Desperation, indeed, is what drives Squid Game’s participants to compete. Although they’re given the option to leave the game at the beginning of the show, they all ultimately return, realizing that scraping by in the real world with no viable way to escape poverty is possibly worse than risking death for a life-altering prize. From this perspective, the brutality is almost beside the point — although there likely are some people who do watch for the gore. “The violence really puts an exclamation mark on the human struggle elements,” says Dr. Praveen Kambam, a child, adolescent, and forensic psychiatrist. “[It] shows just how far these people are willing to go ... They would rather endure this level of violence, or chance of violence, than deal with the system outside of the game.”
“Debt makes everybody feel vulnerable and anxious and desperate.”
This social commentary speaks to us on a deep level, but the games’ horrific format also adds to Squid Game’s allure. Contrasting the innocence of childhood games against the knowledge that something sadistic is about to happen creates a cognitive dissonance that “amplifies the horror and sense of powerlessness” we feel while watching, says Dr. Pamela Rutledge, a media psychologist.
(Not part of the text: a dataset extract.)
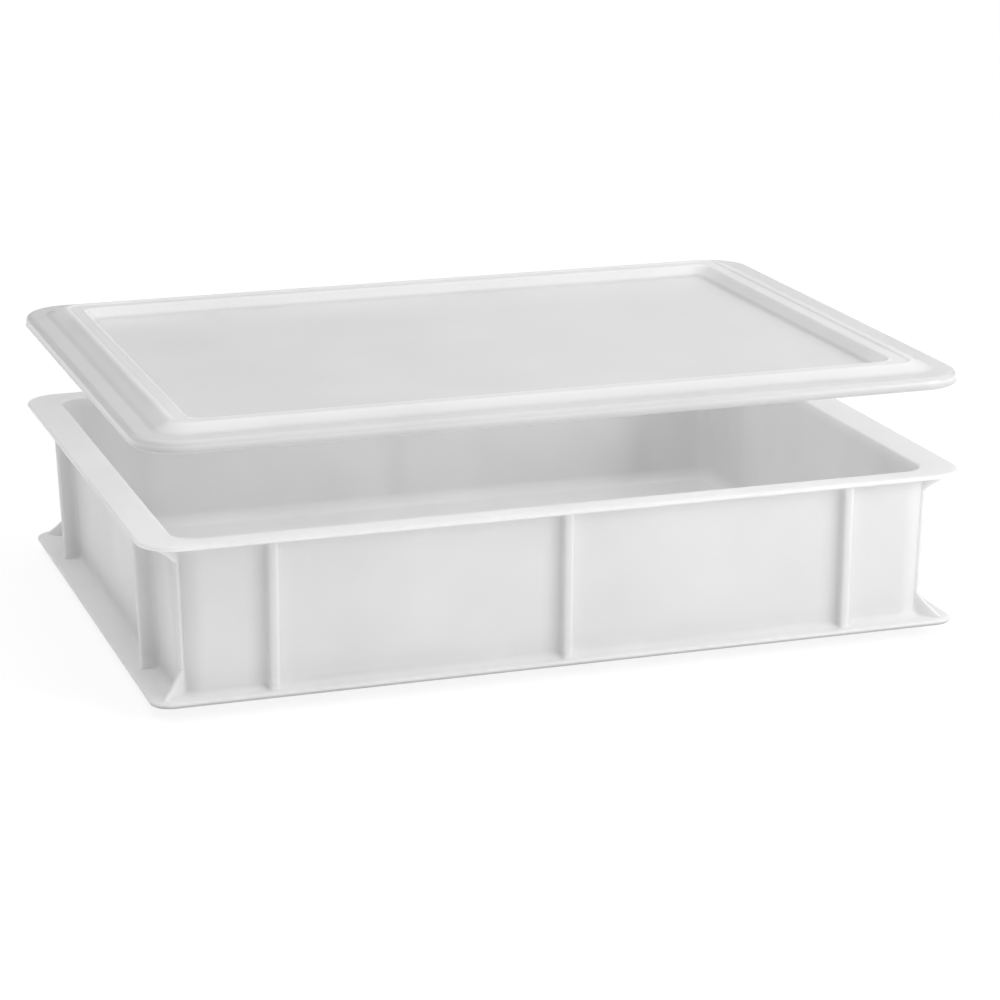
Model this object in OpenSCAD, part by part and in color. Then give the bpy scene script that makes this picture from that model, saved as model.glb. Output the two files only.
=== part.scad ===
// Stackable dough proofing tray with a lift-off lid, moulded in white food-grade plastic.
// The origin is the middle of the footprint, on the surface the tray stands on. +Z is up,
// X runs along the long side, and the tray's long front wall faces -Y.

/* [Tray] */
// Length over the rim, along X
tray_length = 400; // [300:5:600]
// Width over the rim, along Y
tray_width = 300; // [240:5:400]
// Height from the table to the top of the rim
tray_height = 82.5; // [60:0.5:140]
// Radius of the rim's outer corners
rim_corner = 18; // [14:0.5:24]
// Thickness of the rim
rim_thick = 2.2; // [1.6:0.1:3.5]
// Width of the rim at the two short ends
rim_end = 17; // [15:0.5:22]
// Width of the rim along the two long sides
rim_side = 12; // [11:0.5:16]
// Radius of the opening's corners
opening_corner = 12; // [11:0.5:16]
// Thickness of the side walls
wall = 2.5; // [1.8:0.1:3.2]
// How far each wall leans in between the rim and the floor
wall_draft = 2.5; // [1:0.1:3]
// Thickness of the floor
floor_thick = 2.5; // [1.8:0.1:4]
// Radius inside, between the floor and the walls
floor_cove = 7; // [4:0.5:8]
// Radius outside, where the walls meet the rim and the base flange
outer_cove = 3.5; // [2:0.5:4]

/* [Base] */
// How far the base flange stays inside the rim's outline
base_inset = 3; // [1:0.5:6]
// Radius of the base flange's corners
base_corner = 10; // [7:0.5:16]
// Thickness of the base flange
base_thick = 2.5; // [1.8:0.1:4]
// Height of the stacking foot under the base
foot_height = 6.5; // [6.5:0.1:9]
// Thickness of the stacking foot
foot_thick = 3; // [2:0.1:5]
// Gap between the foot and the recess of a lid that it stands in
foot_gap = 1; // [0.5:0.1:2]

/* [Ribs] */
// Distance between the ribs on the long walls
rib_pitch = 140; // [60:5:150]
// Width of a rib on the long walls, at its outer face
rib_width = 4; // [2:0.5:6]
// How far the ribs stand out from the long walls
rib_depth = 4.5; // [3:0.5:6]
// Distance between the two webs on each short wall
web_pitch = 186; // [100:2:200]
// Thickness of a web on the short walls
web_thick = 3; // [2:0.5:4]
// How far the webs stand out from the short walls
web_depth = 8.5; // [6:0.5:10]
// Thickness of the diagonal gussets at the corners
gusset_thick = 2.5; // [1.8:0.1:4]
// Height of the corner gussets that stand on the base flange
gusset_height = 13; // [8:0.5:20]
// Height of the corner gussets that hang under the rim
gusset_drop = 9; // [6:0.5:16]

/* [Lid] */
// Radius of the lid's outer corners
lid_corner = 24; // [22:0.5:28]
// Thickness of the lid
lid_thick = 2; // [1.5:0.1:2.4]
// Height of the lid's edge, from the rim to the outer shelf
shelf_height = 5.6; // [5:0.1:8]
// Height of the ridge above the shelf
ridge_rise = 3.6; // [2.5:0.1:4]
// Distance from the lid's edge to the foot of the ridge
ridge_start = 12; // [8:0.5:13]
// Distance from the lid's edge to the crest of the ridge
ridge_crest = 19.5; // [18:0.5:20]
// Distance from the lid's edge to the recessed panel
panel_start = 33; // [31:0.5:36]
// Radius of the panel's corners
panel_corner = 4; // [3:0.5:6]
// Depth of the panel below the crest of the ridge
panel_depth = 6.3; // [5.5:0.1:6.4]
// How far the locating ribs reach down into the tray
spigot_reach = 3; // [1:0.5:6]
// Thickness of the locating ribs
spigot_thick = 1.8; // [1.2:0.1:3]
// Gap between the locating ribs and the tray's walls
spigot_gap = 0.8; // [0.3:0.1:1.5]
// Height that the lid is held above its seat
lid_lift = 42; // [0.2:0.2:120]

/* [Hidden] */
$fn = 96;

white = [0.93, 0.94, 0.95];
arc_steps = 8;                                  // straight steps in a quarter of a moulded radius

// levels of the tray, up from the table
base_z = foot_height;                           // underside of the flange and of the floor
floor_z = base_z + floor_thick;
ledge_z = base_z + base_thick;                  // top of the flange
rim_z = tray_height - rim_thick;                // underside of the rim

// half sizes of the tray, out from the middle
half_length = tray_length / 2;
half_width = tray_width / 2;
corner_x = half_length - rim_end - opening_corner;     // centre of the wall's corners
corner_y = half_width - rim_side - opening_corner;
top_in = opening_corner;                        // offsets of the wall from that centre
top_out = top_in + wall;
low_in = top_in - wall_draft;
low_out = low_in + wall;
wall_x = corner_x + top_out;                    // outer face of the walls, under the rim
wall_y = corner_y + top_out;
edge_round = rim_thick / 2;

// half sizes of the lid
crest_z = shelf_height + ridge_rise;
plateau_z = crest_z - 0.6;                      // the ridge's top, inside its crest
panel_z = crest_z - panel_depth;
outer_x = half_length - lid_corner;             // centre of the lid's outer corners
outer_y = half_width - lid_corner;
inner_x = half_length - panel_start - panel_corner;    // centre of the panel's corners
inner_y = half_width - panel_start - panel_corner;
lip_step = 0.5;                                 // the lip at the bottom of the lid's edge
lip_height = shelf_height * 0.55;
edge_bend = 2;                                  // radius of the bend from the edge to the shelf
lid_z = tray_height + lid_lift;

// points of a quarter circle, turning from angle a by 90 degrees (or by -90)
function quarter(cx, cy, r, a, turn = 1) =
    [for (i = [0 : arc_steps]) [cx + r * cos(a + turn * 90 * i / arc_steps),
                                cy + r * sin(a + turn * 90 * i / arc_steps)]];

// a rounded rectangle in the plane, from the centres of its corners
module round_rect(cx, cy, r) {
    square([2 * cx, 2 * (cy + r)], center = true);
    square([2 * (cx + r), 2 * cy], center = true);
    for (sx = [-1, 1], sy = [-1, 1]) translate([sx * cx, sy * cy]) circle(r);
}

// carries a section round a rounded rectangle: x of the section is the distance outwards
// from the corner centres, y is the height
module sweep_round(cx, cy) {
    for (i = [0, 1]) rotate([0, 0, 180 * i]) {
        translate([cx, cy, 0]) rotate_extrude(angle = 90) children();
        translate([-cx, cy, 0]) rotate([0, 0, 90]) rotate_extrude(angle = 90) children();
        translate([cx, -cy, 0]) rotate([90, 0, 0]) mirror([0, 0, 1]) linear_extrude(2 * cy) children();
        translate([cx, cy, 0]) rotate([90, 0, 90]) mirror([0, 0, 1]) linear_extrude(2 * cx) children();
    }
}

// a plate with rounded corners and a rounded outer edge
module round_plate(hx, hy, r, t, hole_x, hole_y, hole_r) {
    e = t / 2;
    linear_extrude(t) difference() {
        round_rect(hx - r, hy - r, r - e);
        round_rect(hole_x - hole_r, hole_y - hole_r, hole_r);
    }
    sweep_round(hx - r, hy - r)
        polygon(concat([[r - 2 * e, 0]], quarter(r - e, e, e, -90), quarter(r - e, e, e, 0), [[r - 2 * e, t]]));
}

// the section of the tray's wall, with its coves to the floor, the flange and the rim
module wall_section() {
    polygon(concat(
        [[low_in - floor_cove, base_z], [low_out + outer_cove, base_z]],
        quarter(low_out + outer_cove, ledge_z + outer_cove, outer_cove, -90, -1),
        quarter(top_out + outer_cove, rim_z - outer_cove, outer_cove, 180, -1),
        [[top_out + outer_cove, tray_height]],
        quarter(top_in + edge_round, tray_height - edge_round, edge_round, 90),
        quarter(low_in - floor_cove, floor_z + floor_cove, floor_cove, 0, -1)));
}

// a rib that stands out from a wall facing +Y and follows its lean
module rib(width, depth) {
    root = wall / 2;
    lean = wall_draft;
    translate([-width / 2, 0, 0]) rotate([90, 0, 90]) linear_extrude(width)
        polygon([[-lean - root, base_z + 1], [depth - lean, base_z + 1], [depth - lean, ledge_z],
                 [depth, rim_z], [depth, rim_z + 1], [-root, rim_z + 1]]);
}

// a gusset with a hollow free edge, which starts at the distance foot from the centre of the
// wall's corner and runs out into the wall's face; turn is 1 when it stands and -1 when it hangs
module gusset(foot, face, level, height, turn) {
    steps = 10;
    lean = turn * wall_draft * height / (rim_z - ledge_z);
    rotate([90, 0, 0]) linear_extrude(gusset_thick, center = true)
        polygon(concat(
            [[face - wall / 2, level - turn], [foot, level - turn]],
            [for (i = [0 : steps])
                [face - 0.3 + lean * i / steps + (foot - face + 0.3) * pow(1 - i / steps, 1.5),
                 level + turn * height * i / steps]],
            [[face - wall / 2 + lean, level + turn * height]]));
}

// the two gussets of a corner: one stands on the flange, one hangs under the rim
module corner_gusset() {
    flange_x = half_length - base_inset - base_corner - corner_x;   // from the wall's corner centre
    flange_y = half_width - base_inset - base_corner - corner_y;    // to the flange's and the rim's
    rim_x = half_length - rim_corner - corner_x;
    rim_y = half_width - rim_corner - corner_y;
    translate([corner_x, corner_y, 0])
        rotate([0, 0, atan2(flange_y + 0.7 * base_corner, flange_x + 0.7 * base_corner)]) {
            gusset(norm([flange_x, flange_y]) + base_corner - 3.2, low_out, ledge_z, gusset_height, 1);
            gusset(norm([rim_x, rim_y]) + rim_corner - 3, top_out, rim_z, gusset_drop, -1);
        }
}

// the open tray: floor, leaning walls, rim, base flange, ribs, corner gussets and stacking foot
module tray() {
    color(white) {
        sweep_round(corner_x, corner_y) wall_section();
        translate([0, 0, base_z]) linear_extrude(floor_thick)
            square([2 * (corner_x + low_in - floor_cove) + 0.02, 2 * (corner_y + low_in - floor_cove) + 0.02],
                   center = true);
        translate([0, 0, rim_z])
            round_plate(half_length, half_width, rim_corner, rim_thick,
                        wall_x - wall / 2, wall_y - wall / 2, top_out - wall / 2);
        translate([0, 0, base_z])
            round_plate(half_length - base_inset, half_width - base_inset, base_corner, base_thick,
                        corner_x + low_in, corner_y + low_in, low_in);
        for (side = [0, 180]) rotate([0, 0, side]) {
            for (x = [-rib_pitch, 0, rib_pitch]) translate([x, wall_y, 0]) rib(rib_width, rib_depth);
            for (y = [-web_pitch / 2, web_pitch / 2])
                translate([wall_x, y, 0]) rotate([0, 0, -90]) rib(web_thick, web_depth);
        }
        for (mx = [0, 1], my = [0, 1]) mirror([mx, 0, 0]) mirror([0, my, 0]) corner_gusset();
        foot();
    }
}

// the stacking foot: a low ring under the floor that stands in the recess of a lid below
module foot() {
    r = panel_corner + 2;
    fx = half_length - panel_start - foot_gap;
    fy = half_width - panel_start - foot_gap;
    sweep_round(fx - r, fy - r)
        polygon([[r - foot_thick, 0], [r - 0.5, 0], [r, 0.5], [r, base_z + 1], [r - foot_thick - 0.5, base_z + 1]]);
}

// the section of the lid from its edge to the crest of the ridge
module lid_outer_section() {
    r = lid_corner;
    shelf_in = r - ridge_start;
    crest = r - ridge_crest;
    polygon(concat(
        [[r - lid_thick - lip_step, 0], [r, 0], [r, lip_height], [r - lip_step, lip_height + 0.2]],
        quarter(r - lip_step - edge_bend, shelf_height - edge_bend, edge_bend, 0),
        [[shelf_in + 1.5, shelf_height + 0.2]],
        [[shelf_in - 1.5, shelf_height + 0.9], [crest + 2.5, crest_z - 0.8], [crest + 1, crest_z - 0.1]],
        [[crest, crest_z], [crest - 1.5, crest_z - 0.1], [crest - 2.5, plateau_z], [0.2, plateau_z]],
        [[0.2, plateau_z - lid_thick], [crest + 1, crest_z - lid_thick - 0.2]],
        [[shelf_in - 1, shelf_height + 0.4 - lid_thick], [shelf_in + 1.5, shelf_height - lid_thick]],
        [[r - lid_thick - lip_step, shelf_height - lid_thick]]));
}

// the section of the lid from inside the crest down to the recessed panel
module lid_inner_section() {
    r = panel_corner;
    top = panel_start - ridge_crest + r - 1;
    brink = r + 2.5;
    polygon(concat(
        [[top, plateau_z], [brink + 1.2, plateau_z - 0.2]],
        quarter(brink + 0.8, plateau_z - 1, 0.8, 90),
        quarter(r - 0.6, panel_z + 1.2, 1.2, 0, -1),
        [[0.2, panel_z], [0.2, panel_z - lid_thick], [r + 1, panel_z - lid_thick]],
        [[r + lid_thick + 0.6, panel_z - lid_thick + 1.5], [brink + lid_thick, plateau_z - lid_thick - 0.2]],
        [[top, plateau_z - lid_thick]]));
}

// a locating rib that faces +Y, hanging from the underside of the lid into the tray
module spigot(length, top) {
    translate([-length / 2, -spigot_thick, 0]) rotate([90, 0, 90]) linear_extrude(length)
        polygon([[0, top], [0, -spigot_reach + 1], [0.4, -spigot_reach], [spigot_thick - 0.8, -spigot_reach],
                 [spigot_thick, -spigot_reach + 1.5], [spigot_thick, top]]);
}

// the lid: an edge that stands on the rim, a shelf, a ridge and a recessed panel
module lid() {
    color(white) translate([0, 0, lid_z]) {
        sweep_round(outer_x, outer_y) lid_outer_section();
        sweep_round(inner_x, inner_y) lid_inner_section();
        translate([0, 0, panel_z - lid_thick]) linear_extrude(lid_thick)
            square([2 * inner_x + 0.5, 2 * inner_y + 0.5], center = true);
        for (side = [0, 180]) rotate([0, 0, side]) {
            translate([0, half_width - rim_side - spigot_gap, 0]) spigot(tray_length * 0.7, shelf_height - 0.6);
            translate([half_length - rim_end - spigot_gap, 0, 0]) rotate([0, 0, -90])
                spigot(tray_width * 0.66, crest_z - 1.4);
        }
    }
}

tray();
lid();
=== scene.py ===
import math
import bpy
import numpy as np
from mathutils import Matrix, Vector


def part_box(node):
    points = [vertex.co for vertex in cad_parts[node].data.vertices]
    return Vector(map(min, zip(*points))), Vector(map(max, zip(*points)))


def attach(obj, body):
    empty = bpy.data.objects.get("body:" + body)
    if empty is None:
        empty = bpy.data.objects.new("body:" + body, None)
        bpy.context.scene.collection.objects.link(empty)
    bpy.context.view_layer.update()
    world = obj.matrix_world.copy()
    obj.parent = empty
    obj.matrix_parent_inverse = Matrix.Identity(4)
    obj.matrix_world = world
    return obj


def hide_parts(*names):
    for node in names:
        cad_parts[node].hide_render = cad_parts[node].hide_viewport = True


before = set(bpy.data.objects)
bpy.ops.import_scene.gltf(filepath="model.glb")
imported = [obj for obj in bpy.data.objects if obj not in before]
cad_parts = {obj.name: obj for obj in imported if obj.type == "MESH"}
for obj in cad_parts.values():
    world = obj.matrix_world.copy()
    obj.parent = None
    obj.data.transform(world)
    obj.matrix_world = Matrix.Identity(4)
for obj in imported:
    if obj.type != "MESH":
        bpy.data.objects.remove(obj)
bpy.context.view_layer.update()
mm = 0.001                                        # the pieces' sizes below are millimetres
print("frame:", sorted(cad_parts))


# Outlines. A moulding is a loft: a closed outline goes round it once, as a rounded rectangle,
# for each row of a section. A row is (corner centre x, corner centre y, radius from that
# centre, height, radius and height that a cove adds, rib share, gusset share).

def arc(centreR, centreZ, radius, start, end, steps=7):
    # centre plus radius times (cos, sin) of an angle that goes from start to end, in degrees
    angle = np.radians(np.linspace(start, end, steps + 1))
    return np.column_stack([centreR + radius * np.cos(angle), centreZ + radius * np.sin(angle)])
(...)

Bender adds that when he sees kids in therapy, it’s apparent that they’re “not in control of their lives.” So when you have adults forced to play children’s games, it’s like the tables are turned and “suddenly they’re the children not in control.” This makes Squid Game heart-pounding and devilishly effective: Just as viewers were horrified to learn that The Hunger Games offers up children as tributes, so too does Squid Game work to constantly disarm us — a reflection of what the characters themselves are feeling.
The premise also picks at an age-old discomfort. “What’s subtle and insidious is that children’s games are kind of cruel in and of themselves,” Bender says. “There’s someone left out, someone has no seat when the music stops, somebody is made to feel like they didn’t do a good enough job.” Squid Game captures that agonizing feeling and plays off of it in increasingly clever ways. What is the playground, the show asks, if not a microcosm of the cutthroat business world under capitalism?
As Squid Game progresses, the moral dilemmas the characters face grow increasingly intractable, and the show forces us to look inward and question how we would react in similarly distressing situations. In social psychology, people tend to “overestimate the moral choice” they would make and “underestimate the influence of group dynamics and compliance,” Kambam says. None of us want to believe that we’d side with the bully or act only in self-preservation. But shows like Squid Game ask us to second-guess ourselves, and “that is [both] scary and exciting on an unconscious level,” Kambam adds.
What is the playground, the show asks, if not a microcosm of the cutthroat business world?
Part of Squid Game’s appeal is born from hope: Seeing contestants survive, as well as surviving the grueling test that is watching the show, can make our own struggles seem possible to overcome, according to Rutledge. But there is also a twisted complicity that ratchets up the intrigue. For centuries, humans have delighted in watching people confront difficult situations, most notably in the ancient gladiator games that began in the late first century BC. Gladiators were usually criminals, slaves, or prisoners of war who gave up what little legal protection they had for the chance to make money. Putting them in a public duel to the death entertained the masses while also ensuring power remained in the hands of the rulers at the top.
We see that dynamic in Squid Game between the VIPs and competitors, but on a more meta level, it speaks to us as audience members as well. Watching onscreen is “a ‘safe’ way of sharing the risky adrenaline rush of the participants,” Kambam says. While the VIPs watch Gi-hun and the participants, we watch them all from our own little glass boxes at home.